"¿Cuándo vienes a casa?"

Translation:When are you coming home?

June 18, 2018

This discussion is locked.


"When do you come home?" marked wrong. It's actually rare for Duo to flub this bad.


"When do you come home?" = accepted now


'When do you come to the house' was rejected. Does this phrase always mean 'when are you coming home' or can it be either?


I fell into the same trap but now realize that "a casa" always seems to mean "home". I think we are used to saying "come home" with the verbs "regresar" and "volver".
As I think about it, though, "to the house" should probably be "a la casa".


Of course you are righr. The other people just onserted a definite article that is not in the phrase a casa - cf also en casa = at home not in THE house. You habe to learn phrases as well as individual words people.
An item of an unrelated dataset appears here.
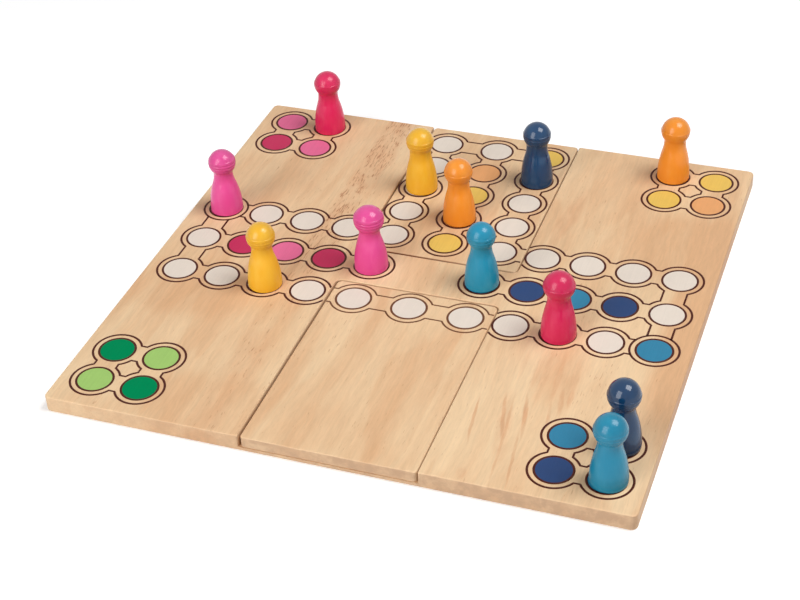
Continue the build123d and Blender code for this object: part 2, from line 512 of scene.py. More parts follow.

I said "when are you coming to the house". The answer given was "When are you coming OVER to the house". (Not "when are you coming home" as stated above, so now the discussion answers do not match with the reality of the practice info!). Still..."When are you coming to the house" vs. "... over to the house" seems perfectly correct.


Hmm, I would translate that as:

When do you come home? It's a question.

I'm not sure I'd agree that 'coming over to the house' is correct though.


They allow multie answers, if you think your intrepretation is correct, just report it.


Naturally. The 1st point I made was that the answer given from the English perspective is not normally used. The 2nd point made is that the answer under the question they gave above, is not even the same answer as given on the lesson page...which was "when are you coming over to the house". (i.e: discrepancies between lesson page answer and what is being stated on this discussion page are not even the same).